Set exercise —
What is the number of lines that include the word "context"? Provide only that figure.

START Dataset content

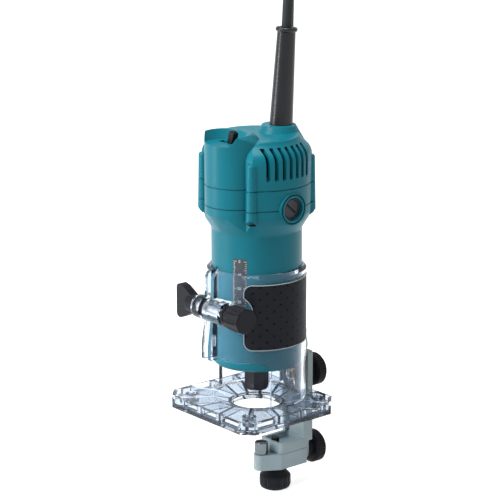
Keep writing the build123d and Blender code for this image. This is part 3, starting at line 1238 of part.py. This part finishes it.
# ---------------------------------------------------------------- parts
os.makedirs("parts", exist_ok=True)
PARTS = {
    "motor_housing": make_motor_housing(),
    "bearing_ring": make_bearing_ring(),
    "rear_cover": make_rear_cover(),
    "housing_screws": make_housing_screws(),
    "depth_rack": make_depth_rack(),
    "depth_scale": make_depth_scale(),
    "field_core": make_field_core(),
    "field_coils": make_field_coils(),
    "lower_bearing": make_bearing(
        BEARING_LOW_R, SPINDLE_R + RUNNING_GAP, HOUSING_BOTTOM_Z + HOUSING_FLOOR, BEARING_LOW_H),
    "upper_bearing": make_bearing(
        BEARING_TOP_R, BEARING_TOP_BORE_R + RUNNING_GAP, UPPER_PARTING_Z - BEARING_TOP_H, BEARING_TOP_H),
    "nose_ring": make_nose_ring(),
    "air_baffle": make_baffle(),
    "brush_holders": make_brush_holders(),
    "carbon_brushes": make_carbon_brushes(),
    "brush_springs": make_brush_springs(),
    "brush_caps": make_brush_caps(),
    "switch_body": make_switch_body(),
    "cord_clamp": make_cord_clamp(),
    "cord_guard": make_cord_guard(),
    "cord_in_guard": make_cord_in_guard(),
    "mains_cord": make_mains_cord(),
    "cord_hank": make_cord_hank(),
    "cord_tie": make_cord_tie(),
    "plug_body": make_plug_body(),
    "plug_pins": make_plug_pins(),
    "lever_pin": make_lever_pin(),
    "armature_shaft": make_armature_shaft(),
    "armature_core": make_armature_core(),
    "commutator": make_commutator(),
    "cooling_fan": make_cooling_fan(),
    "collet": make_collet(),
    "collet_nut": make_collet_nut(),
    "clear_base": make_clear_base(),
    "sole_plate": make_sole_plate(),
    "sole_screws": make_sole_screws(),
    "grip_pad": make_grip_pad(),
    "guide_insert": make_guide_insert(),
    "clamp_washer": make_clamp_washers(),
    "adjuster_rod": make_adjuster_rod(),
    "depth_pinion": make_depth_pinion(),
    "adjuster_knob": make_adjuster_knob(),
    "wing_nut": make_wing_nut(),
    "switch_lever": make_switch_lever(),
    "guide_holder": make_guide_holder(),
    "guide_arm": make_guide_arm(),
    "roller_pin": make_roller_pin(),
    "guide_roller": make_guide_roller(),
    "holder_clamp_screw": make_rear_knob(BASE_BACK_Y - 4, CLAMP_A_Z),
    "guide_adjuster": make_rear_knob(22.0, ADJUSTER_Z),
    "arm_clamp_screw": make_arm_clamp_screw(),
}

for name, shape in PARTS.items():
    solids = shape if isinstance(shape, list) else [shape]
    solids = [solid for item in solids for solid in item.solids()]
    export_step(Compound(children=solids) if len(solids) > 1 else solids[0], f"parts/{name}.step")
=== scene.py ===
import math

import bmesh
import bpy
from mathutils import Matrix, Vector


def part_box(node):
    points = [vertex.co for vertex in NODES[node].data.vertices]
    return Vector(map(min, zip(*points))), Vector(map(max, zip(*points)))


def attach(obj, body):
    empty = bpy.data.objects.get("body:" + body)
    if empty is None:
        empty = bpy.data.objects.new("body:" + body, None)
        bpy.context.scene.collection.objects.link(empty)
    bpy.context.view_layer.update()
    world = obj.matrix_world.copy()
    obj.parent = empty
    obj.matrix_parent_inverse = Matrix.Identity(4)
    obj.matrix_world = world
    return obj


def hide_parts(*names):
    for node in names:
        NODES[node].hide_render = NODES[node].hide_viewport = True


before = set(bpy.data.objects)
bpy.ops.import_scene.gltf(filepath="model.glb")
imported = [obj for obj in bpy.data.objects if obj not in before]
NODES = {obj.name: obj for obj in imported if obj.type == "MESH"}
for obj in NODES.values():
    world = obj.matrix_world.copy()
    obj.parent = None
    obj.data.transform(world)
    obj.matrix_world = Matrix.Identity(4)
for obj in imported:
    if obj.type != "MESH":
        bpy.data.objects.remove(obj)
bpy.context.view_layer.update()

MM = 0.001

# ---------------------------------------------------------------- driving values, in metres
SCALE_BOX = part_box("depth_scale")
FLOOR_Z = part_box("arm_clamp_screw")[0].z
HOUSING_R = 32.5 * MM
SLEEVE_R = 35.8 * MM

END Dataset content

Answer to this exercise —
3